10. Cartographier les mouvements sociaux populaires, gouvernementaux et non-gouvernementaux, qui possèdent des proximités avec les principes freiristes, dans le sens de stimuler leur intégration au Forum Paulo Freire, soit par l’incorporation de leurs représentants, soit par la thématisation de leurs buts, stratégies et conquêtes, le transformant en un centre de référence, en un espace de systématisation des réflexion sur son histoire de luttes et en un instrument d’agrégation et d’articulation de ses agents et acteurs.

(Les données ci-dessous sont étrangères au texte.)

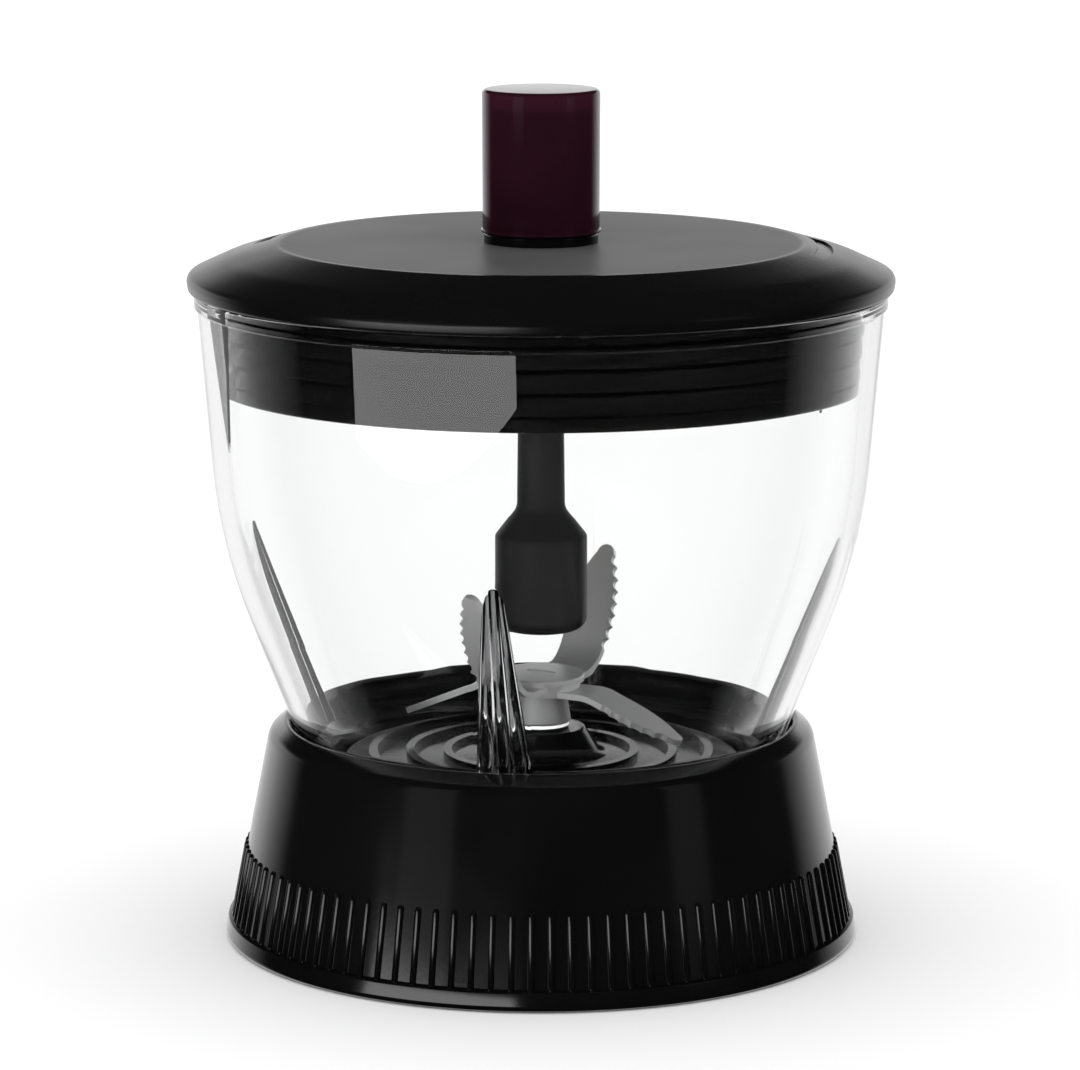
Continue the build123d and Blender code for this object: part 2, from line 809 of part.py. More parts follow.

11. Garantir, dans le forum Paulo Freire, que soit réalisé périodiquement, l’expression de la pluralité des expériences, faisant en sorte que les synthèses ne compromettent les identités des mouvements, ni de leurs formes spécifiques de lutte en défense des victimes de toutes les formes d’oppression, de discrimination et d’exclusion.

12. Travailler les possibilités d’alliances et de partenariats qui viabilisent les engagements contenus dans cette charte, aussi bien avec l’usage des réseaux de communication d’informations et d’échange d’expériences de la communauté, des mouvements populaires et des membres du Forum Paulo Freire.